>>

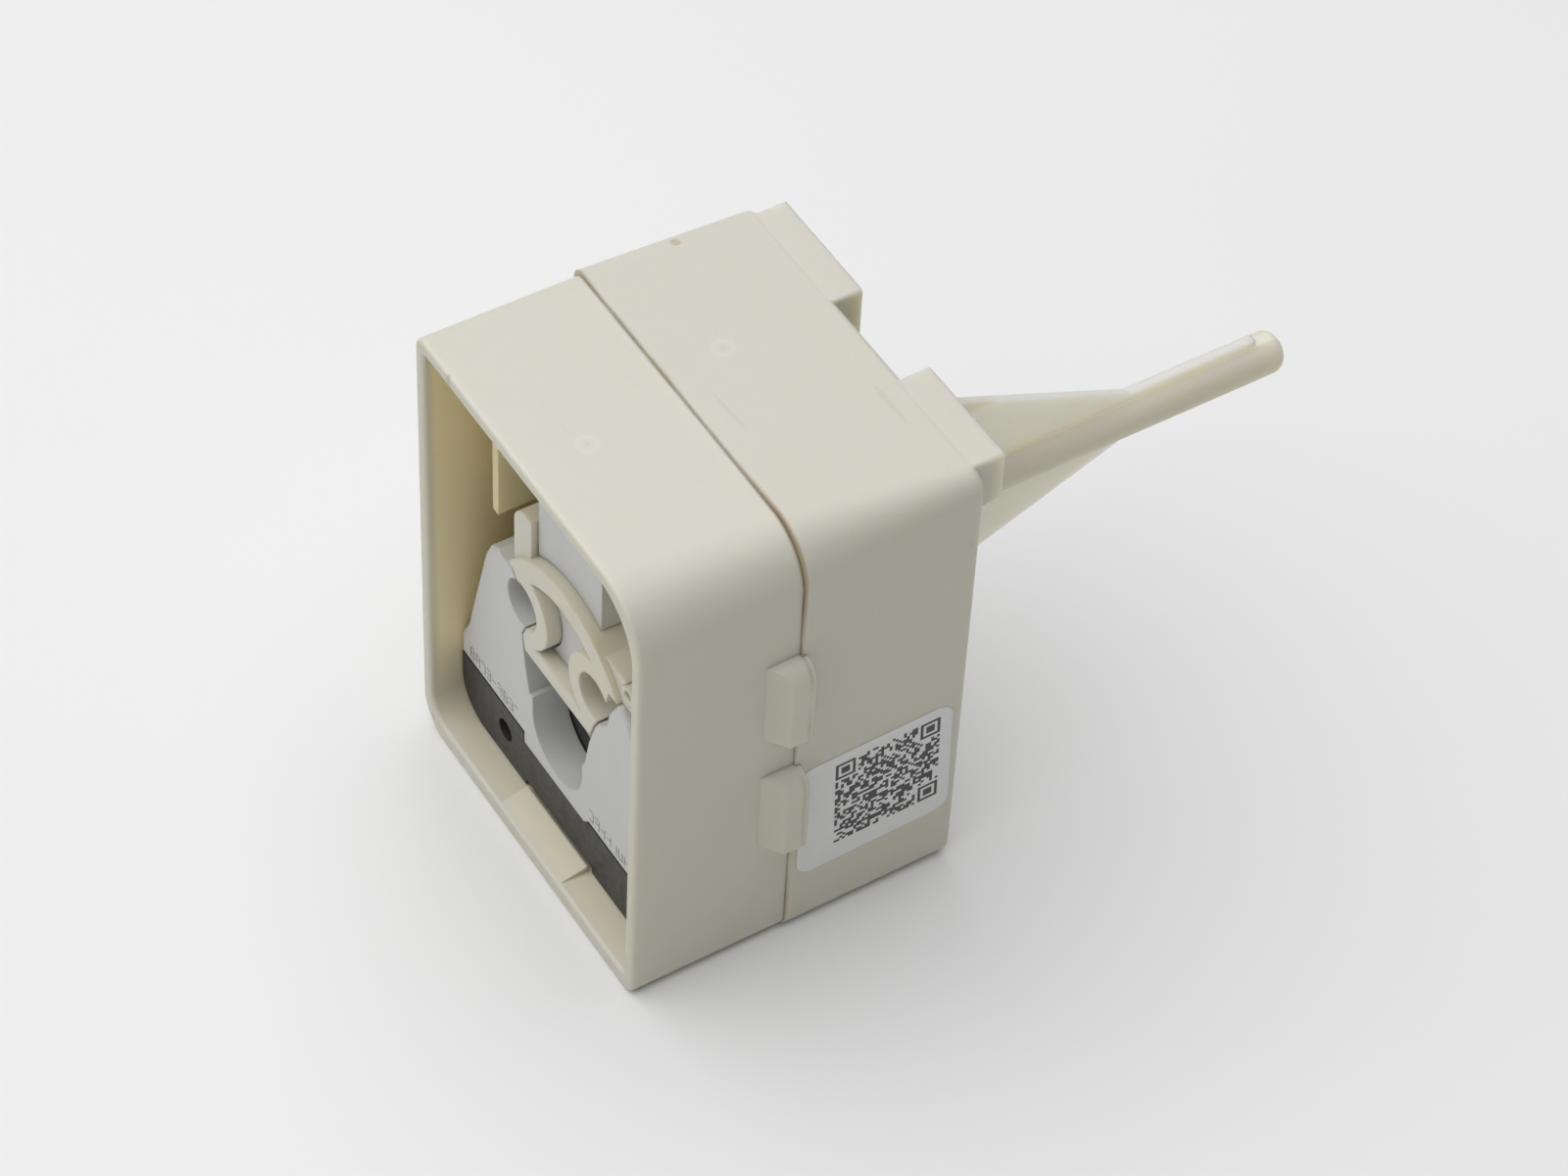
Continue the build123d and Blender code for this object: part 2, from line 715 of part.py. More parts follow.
with BuildPart() as heater_strip:
    with BuildSketch(across(chamber_front)):
        with Locations((0, chamber_z)):
            Circle(heater_radius + heater_width / 2)
            Circle(heater_radius - heater_width / 2, mode=Mode.SUBTRACT)
        with Locations((0, chamber_z - heater_radius)):
            Rectangle(heater_width, 2 * heater_width, mode=Mode.SUBTRACT)
    extrude(amount=-heater_thickness)
write(heater_strip.part, "heater_strip")

# ---- Starter ----
def pocket_outline(clearance):
    """Inside of the arch between the two bosses, drawn smaller by a clearance."""
    with Locations(arch_centre):
        Circle(arch_inner_radius - clearance)
    half_height = arch_inner_radius
    with Locations((arch_centre[0], pocket_low + clearance - half_height)):
        Rectangle(4 * arch_inner_radius, 2 * half_height, mode=Mode.SUBTRACT)
    for side in (-1, 1):
        with Locations((side * pin_spread, pin_high)):
            Circle(boss_outer_radius + clearance, mode=Mode.SUBTRACT)
        with Locations((side * (pin_spread + arch_inner_radius), pin_high)):
            Rectangle(2 * arch_inner_radius, 4 * arch_inner_radius, mode=Mode.SUBTRACT)


def beside_wing(low, high, gap):
    """Corner of the cover's foot: on the wing's edge from low to high, moved off it by a gap."""
    share = (cover_lower_edge - low[1]) / (high[1] - low[1])
    return (low[0] + share * (high[0] - low[0]) + gap, cover_lower_edge)


with BuildPart() as starter_base:
    with BuildSketch(across(starter_front)):
        with Locations((0, (starter_low + starter_shoulder) / 2)):
            Rectangle(2 * starter_half_width, starter_shoulder - starter_low)
        fillet(vertices(), radius=0.8)
    extrude(amount=-starter_depth)
    with BuildSketch(across(starter_tower_front)):
        with Locations((0, (starter_tower_low + starter_tower_top) / 2)):
            Rectangle(2 * starter_tower_half_width, starter_tower_top - starter_tower_low)
        fillet(vertices(), radius=0.5)
    extrude(amount=-(starter_back - starter_tower_front))
    with BuildSketch(across(starter_tower_front)):
        with Locations(arch_centre):
            Circle(arch_outer_radius + cover_gap)
    extrude(amount=-(starter_front - starter_tower_front), mode=Mode.SUBTRACT)
    # Raised panel that shows through the pocket of the cover.
    with BuildSketch(across(pocket_floor_depth)):
        pocket_outline(cover_gap)
    extrude(amount=-(starter_front - pocket_floor_depth))
    # Chamber for the ceramic pill and its springs, open at the back.
    with BuildSketch(across(starter_back)):
        with Locations((0, pill_z)):
            Rectangle(2 * starter_chamber_half_width, 2 * (pill_radius + insert_clearance))
    extrude(amount=pill_chamber_depth, mode=Mode.SUBTRACT)
    for side in (-1, 1):
        with BuildSketch(across(starter_front)):
            with Locations((side * pin_spread, pin_high)):
                Circle(socket_outer_radius + seat_clearance)
        extrude(amount=-(pin_socket_front - starter_front + socket_length), mode=Mode.SUBTRACT)
        with BuildSketch(across(starter_front)):
            with Locations((side * pin_spread, pin_high)):
                Rectangle(blade_thickness + 2 * seat_clearance, blade_height + 2 * seat_clearance)
        extrude(amount=-starter_depth, mode=Mode.SUBTRACT)
write(starter_base.part, "starter_base")

with BuildPart() as starter_back_cap:
    with BuildSketch(across(starter_back)):
        with Locations((0, (starter_low + starter_shoulder) / 2)):
            Rectangle(2 * starter_half_width, starter_shoulder - starter_low)
        with Locations((0, (starter_shoulder + starter_tower_top) / 2 - 1)):
            Rectangle(2 * starter_tower_half_width, starter_tower_top - starter_shoulder + 2)
        with Locations((-pin_spread, pin_high), (pin_spread, pin_high)):
            Rectangle(
                blade_thickness + 2 * seat_clearance, blade_height + 2 * seat_clearance, mode=Mode.SUBTRACT
            )
    extrude(amount=-starter_cap_thickness)
write(starter_back_cap.part, "starter_back_cap")

for side, name_of_pin in ((-1, "start"), (1, "run")):
    pin_place = (side * pin_spread, pin_high)
    pin_socket(pin_place, pin_socket_front, f"{name_of_pin}_socket")
    flat_terminal(pin_place, pin_socket_front + socket_length, f"{name_of_pin}_blade")

pill_middle = starter_back - pill_chamber_depth / 2
with BuildPart() as ptc_pill:
    with BuildSketch(upright(0)):
        with Locations((rim_y + pill_middle, pill_z)):
            Circle(pill_radius)
    extrude(amount=pill_thickness / 2, both=True)
    fillet(ptc_pill.edges().filter_by(GeomType.CIRCLE), radius=0.4)
write(ptc_pill.part, "ptc_pill")

for side, name_of_side in ((-1, "left"), (1, "right")):
    near = side * (pill_thickness / 2 + spring_gap)
    far = side * (starter_chamber_half_width - spring_gap - spring_thickness)
    back = side * spring_thickness
    first = rim_y + pill_middle - pill_radius + 0.6
    last = rim_y + pill_middle + pill_radius - 0.6
    with BuildPart() as ptc_spring:
        with BuildSketch(Plane.XY.offset(pill_z)):
            with BuildLine():
                ThreePointArc((far, first), (near, (first + last) / 2), (far, last))
                Line((far, last), (far + back, last))
                ThreePointArc((far + back, last), (near + back, (first + last) / 2), (far + back, first))
                Line((far + back, first), (far, first))
            make_face()
        extrude(amount=spring_height / 2, both=True)
    write(ptc_spring.part, f"{name_of_side}_ptc_spring")

with BuildPart() as starter_cover:
    tower_side = starter_tower_half_width + cover_gap
    arch_left_z = arch_centre[1] + math.sqrt(arch_outer_radius**2 - (tower_side + arch_centre[0])**2)
    arch_right_x = arch_centre[0] + math.sqrt(arch_outer_radius**2 - (cover_top_right - arch_centre[1])**2)
    with BuildSketch(across(face_depth)):
        with BuildLine():
            Polyline(
                (-tower_side, arch_left_z),
                (-tower_side, cover_top_left),
                (cover_left_x, cover_top_left),
                (cover_left_x, wing_top + piece_gap),
                (cover_outline_left[0][0] + cover_gap, wing_top + piece_gap),
                (cover_outline_left[1][0] + cover_gap, cover_outline_left[1][1]),
                (cover_outline_left[2][0] + cover_gap, cover_outline_left[2][1]),
                beside_wing(cover_outline_left[3], cover_outline_left[2], foot_gap),
                beside_wing(cover_outline_right[1], cover_outline_right[2], -foot_gap),
                (pin_spread, pin_high - 4.5),
                (pin_spread + 1.4, pin_high - 1.9),
                (pin_spread + 2.6, pin_high + 2.0),
                (pin_spread + 3.2, wing_top + piece_gap),
                (insert_half_width, wing_top + piece_gap),
                (insert_half_width, cover_top_right),
                (arch_right_x, cover_top_right),
            )
            ThreePointArc(
                (arch_right_x, cover_top_right),
                (arch_centre[0], arch_centre[1] + arch_outer_radius),
                (-tower_side, arch_left_z),
            )
        make_face()
        with Locations((-pin_spread, pin_high), (pin_spread, pin_high)):
            Circle(boss_inner_radius, mode=Mode.SUBTRACT)
        with Locations((eyelet_x, eyelet_z)):
            Circle(eyelet_radius + seat_clearance, mode=Mode.SUBTRACT)
    extrude(amount=-(starter_front - face_depth))
    upright_edges = starter_cover.edges().filter_by(Axis.Y)
    top_left_edge = upright_edges.sort_by(lambda edge: edge.center().X - edge.center().Z)[0]
    fillet(top_left_edge, radius=cover_corner_round)
    # The face outside the arch lies deeper than the arch itself.
    with BuildSketch(across(face_depth)):
        Rectangle(4 * arch_outer_radius, 8 * arch_outer_radius)
        with Locations(arch_centre):
            Circle(arch_outer_radius, mode=Mode.SUBTRACT)
        with Locations((arch_centre[0], arch_centre[1] - 2 * arch_outer_radius)):
            Rectangle(4 * arch_outer_radius, 4 * arch_outer_radius, mode=Mode.SUBTRACT)
    extrude(amount=-cover_drop, mode=Mode.SUBTRACT)
    # Pocket between the two bosses, under the arch.
    with BuildSketch(across(face_depth)):
        pocket_outline(0)
    extrude(amount=-(starter_front - face_depth), mode=Mode.SUBTRACT)
write(starter_cover.part, "starter_cover")

with BuildPart() as cover_eyelet:
    with BuildSketch(across(face_depth + cover_drop - eyelet_proud)):
        with Locations((eyelet_x, eyelet_z)):
            Circle(eyelet_radius)
            Circle(eyelet_hole, mode=Mode.SUBTRACT)
    extrude(amount=-(starter_front - face_depth - cover_drop + eyelet_proud))
write(cover_eyelet.part, "cover_eyelet")
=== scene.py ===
# Looks of a plug-on compressor start device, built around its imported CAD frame.
import json
import math
import random
import bmesh
import bpy
from mathutils import Matrix, Vector


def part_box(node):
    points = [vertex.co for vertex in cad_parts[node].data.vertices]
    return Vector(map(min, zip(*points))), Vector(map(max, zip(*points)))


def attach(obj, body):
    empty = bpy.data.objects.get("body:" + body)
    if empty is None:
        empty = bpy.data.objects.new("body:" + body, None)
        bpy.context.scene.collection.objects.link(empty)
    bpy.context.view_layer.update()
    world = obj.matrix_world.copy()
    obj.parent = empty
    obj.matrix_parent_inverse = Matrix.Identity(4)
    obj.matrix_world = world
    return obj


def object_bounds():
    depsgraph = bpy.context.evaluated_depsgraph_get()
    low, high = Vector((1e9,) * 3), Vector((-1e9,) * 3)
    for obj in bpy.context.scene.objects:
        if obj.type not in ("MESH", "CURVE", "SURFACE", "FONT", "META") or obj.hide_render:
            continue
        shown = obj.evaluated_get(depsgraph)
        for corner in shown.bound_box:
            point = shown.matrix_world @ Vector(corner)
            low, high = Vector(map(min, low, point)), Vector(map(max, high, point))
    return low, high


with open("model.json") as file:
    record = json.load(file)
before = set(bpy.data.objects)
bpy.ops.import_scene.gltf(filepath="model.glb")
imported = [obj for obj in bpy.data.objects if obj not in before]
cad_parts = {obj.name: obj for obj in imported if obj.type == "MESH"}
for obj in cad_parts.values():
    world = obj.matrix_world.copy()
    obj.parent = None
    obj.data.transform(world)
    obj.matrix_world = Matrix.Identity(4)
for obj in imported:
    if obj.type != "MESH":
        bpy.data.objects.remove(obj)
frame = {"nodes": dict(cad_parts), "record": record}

cad_bounds = [list(corner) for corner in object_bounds()]
MM = 0.001
collection = bpy.context.scene.collection

# ---- Places on the object, in metres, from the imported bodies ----
frame_low, frame_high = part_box("front_frame")
rear_low, rear_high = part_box("rear_housing")
LABEL_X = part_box("label")[1].x
RIM_Y = frame_low.y
SEAM_Y = rear_low.y
BACK_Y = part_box("run_blade")[1].y + 1.2 * MM  # back face of the rear housing, just past the blades' ends
FACE_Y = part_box("protector_cover")[0].y
ROOF_Z = frame_high.z
SIDE_X = rear_high.x
TOP_RIGHT_ROUND = 8.5 * MM
BOTTOM_LEFT_ROUND = 5.0 * MM
WEB_X = 11.0 * MM  # middle of the thin web under and over the tail arm's rod
ROOF_MARKS = ((-0.5 * MM, RIM_Y + 8.0 * MM), (-5.5 * MM, RIM_Y + 28.0 * MM))
ROOF_MARK_RADIUS = 1.5 * MM

# ---- Colours ----
IVORY = (0.700, 0.680, 0.605)
IVORY_WARM = (0.695, 0.668, 0.585)
# painted shade: darker, warmer colour laid on upright walls
SIDE_SHADE_COLOUR = (0.560, 0.545, 0.410)
# painted light: pale glow colour for the arm's thin web, lit from behind
WEB_GLOW_COLOUR = (0.790, 0.772, 0.695)
# painted shade and bounce light inside the housing's walls, near the rim and deep inside
INSIDE_SHADE_NEAR = (0.880, 0.790, 0.500)
INSIDE_SHADE_DEEP = (0.840, 0.720, 0.400)
# tan grime in the seam, partly painted shade in its crease
SEAM_GRIME_AND_SHADE = (0.36, 0.27, 0.16)
FLECK_BROWN = (0.42, 0.34, 0.22)
SCRATCH_BROWN = (0.46, 0.41, 0.32)
MARK_PALE = (0.80, 0.79, 0.74)
MARK_DARK = (0.55, 0.50, 0.42)
COVER_IVORY = (0.690, 0.670, 0.590)
COVER_WARM = (0.680, 0.645, 0.530)
DEVICE_GREY = (0.620, 0.622, 0.605)
DEVICE_GREY_WARM = (0.605, 0.605, 0.587)
PHENOLIC_BLACK = (0.032, 0.032, 0.031)
PHENOLIC_BLACK_WARM = (0.026, 0.026, 0.025)
LABEL_WHITE = (0.77, 0.77, 0.755)
LABEL_INK = (0.045, 0.045, 0.045)
WING_INK = (0.24, 0.24, 0.24)
TIN = (0.72, 0.71, 0.69)
BRASS = (0.80, 0.62, 0.33)
SILVER = (0.80, 0.80, 0.79)
BIMETAL = (0.52, 0.50, 0.47)
CERAMIC_DARK = (0.20, 0.20, 0.21)
CERAMIC_PALE = (0.33, 0.32, 0.31)
FLOOR_PALE = (0.90, 0.90, 0.905)
FLOOR_DIM = (0.895, 0.895, 0.90)
SKY = (0.97, 0.98, 1.0, 1.0)
LIGHT_SPREAD = (1.0, 0.85, 0.5)  # how far red, green and blue light travel inside the ivory plastic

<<

▶ [Exercise]:
Reproduce only the lines from the one containing "extrude(amount=-(starter_front - face_depth - cover_drop" through the one containing "bpy.context.scene.collection.objects.link(empty)", inclusive of both.

▶ [Exercise response]:
    extrude(amount=-(starter_front - face_depth - cover_drop + eyelet_proud))
write(cover_eyelet.part, "cover_eyelet")
=== scene.py ===
# Looks of a plug-on compressor start device, built around its imported CAD frame.
import json
import math
import random
import bmesh
import bpy
from mathutils import Matrix, Vector


def part_box(node):
    points = [vertex.co for vertex in cad_parts[node].data.vertices]
    return Vector(map(min, zip(*points))), Vector(map(max, zip(*points)))


def attach(obj, body):
    empty = bpy.data.objects.get("body:" + body)
    if empty is None:
        empty = bpy.data.objects.new("body:" + body, None)
        bpy.context.scene.collection.objects.link(empty)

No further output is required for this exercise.